Kallat evocatively describes the 2014 Biennale, titled Whorled Explorations, as a “temporary observation deck hoisted at Kochi” from which a particular vista of contemporary art could emerge. The allusion and image is quite powerful, conjuring the maritime history of the region—a lookout poised on a narrow platform, precarious by nature but offering the widest potential view. Kallat’s telescope was aimed not only at the horizon, but also the stars: Whorled Explorations evokes oceanic, cartographic, temporal, and historical themes, and delves into the nature of the planet earth and the wider cosmos that surrounds it.
David Horvitz's 'The Distance of a Day' at Aspinwall House, Fort Kochi. Two videos/ colour / 12 minutes each.
Pors and Rao's 'Teddy Universe', 2009-11, faux fur, fiber optics, metal, plastic, electronic components, 34.25 x 52 x 61 in, at Aspinwall House. Courtesy: GALLERYSKE.
Many of the artists turn their gaze toward the sky: Katie Paterson looks to the moon, replicating its light; and David Horvitz looks to the sun, documenting it at the same moment from opposite ends of the globe, as both sunrise and sunset. Other artists grapple with the vastness of the universe. In a long room of the main Biennale venue, Aspinwall House, N.S. Harsha’s 80-foot-long acrylic on canvas painting cannot be viewed straight on in its entirety; rather it must be navigated from end to end. Titled Punarapi Jananam Punarapi Maranam (2013), from a Sanskrit hymn dedicated to the cycle of life from birth to death, the painting depicts the cosmos as an elongated ouroboros rather than a vast expanse or plane. Nearby, Pors and Rao’s Teddy Universe (2009-11), an installation of faux fur and fiber optics suspended from the ceiling, resembles the starry night sky—in the shape of a cuddly stuffed animal. Its fuzzy edges not only refer to the toy object it resembles, but perhaps also to the limitations of our own perceptive abilities.
Marie Velardi's 'Future Perfect, 21st century', 2006, print on paper, 16.14 x 216.92 in, at Aspinwall House. Courtesy of the artist.
Madhusudhanan's 'Logic of Disappearance', 2014, charcoal drawings on paper, 26 x 16 in (each), at Aspinwall House. Courtesy of the artist.
Artist Nikhil Chopra during his 51-hour-long performance at Aspinwall House, Fort Kochi.

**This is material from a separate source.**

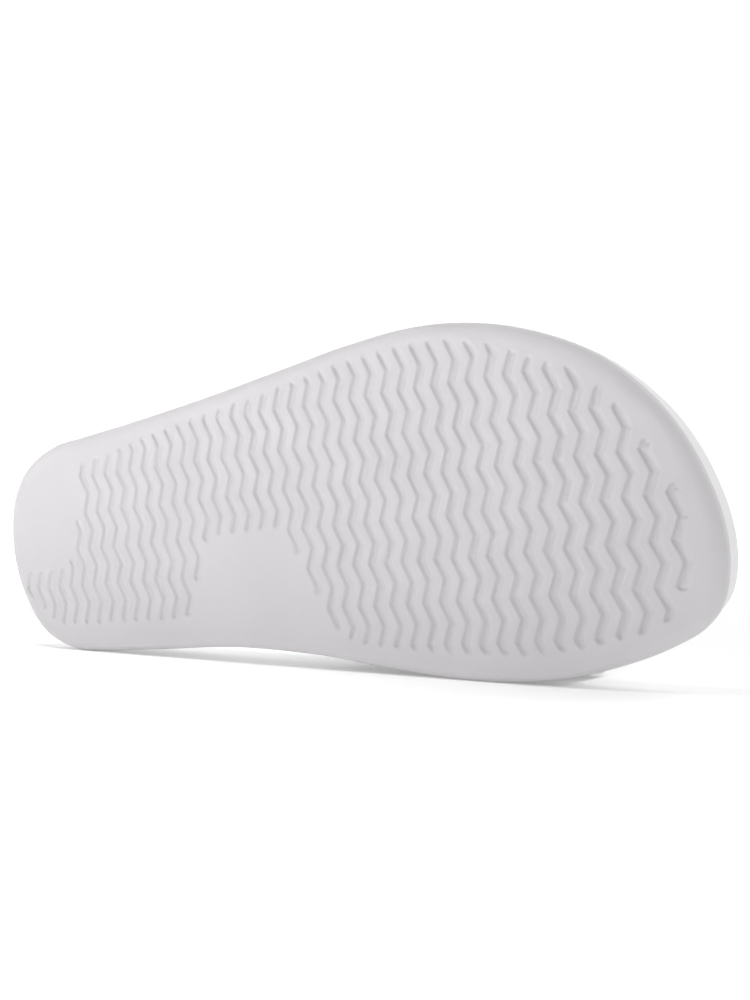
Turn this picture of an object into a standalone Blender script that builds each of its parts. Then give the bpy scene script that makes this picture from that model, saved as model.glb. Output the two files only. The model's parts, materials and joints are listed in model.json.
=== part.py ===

Our perceptions are shaped and delimited by our contemporary moment, and this, too, colors our imagination. Swiss artist Marie Velardi looked to the past for an understanding of the present moment. Her work Future Perfect (2006) mined science fiction of the 20th century for predictions of the 21st, offering us a “memory of the future.” Filmmaker and artist Madhusudhanan looks to the past as well, finding but fragments of his own memory, which he has recreated in an impressive series of charcoal drawings on paper, installed in long rows along the wall of Aspinwall House. Charcoal figures prominently in the work of performance artist Nikhil Chopra, as a pictorial and transformative medium, wielded by the character he inhabits for the performance and inevitably becoming covered with the black material. In his 50-hour-long performance for the Kochi-Muziris Biennale, La Perle Noire: Le Marais (2014), Chopra explored a character of ambiguous identity modeled on India’s colonial past named the Black Pearl, a reference to the spice that shaped this region’s destiny—pepper.
Anish Kapoor's water vortex 'Descension' at Aspinwall House, Fort Kochi.
The vortex, the spiral, the whorl—a “pointer to life-forces” as well as a “mark of erasure,” as Kallat puts it—is a recurrent motif in many of the works in the Biennale, from works by Mona Hatoum, Manish Nai, and Wim Delvoye, but perhaps best exemplified by the installation Descension (2014) by Anish Kapoor. In an ambitious display of the sheer power of natural force, he created a rushing perpetual whirlpool, conjuring up images of mythical monsters and cataclysmic cyclones, masterfully contained in the gallery space.
Janine Antoni's 'Touch' (stock image). Courtesy of Kochi Biennale Foundation
From the view of the “observation deck,” the Kochi-Muziris Biennale reaches across borders, across space and time, towards the boundless and the unknown. This desire for a sensual experience of the beyond, tempered only by our own perceptual and physical limitations, is perhaps encapsulated best by the image of Janine Antoni performing Touch (2002): the artist precariously, tentatively walking along a tightrope suspended above a sandy beach; the camera is positioned just so, and for one moment, it appears as though she is walking along the edge of the horizon. It goes to show, it’s all a matter of perspective.
The Kochi-Muziris Biennale runs from December 12, 2014 to March 29, 2015.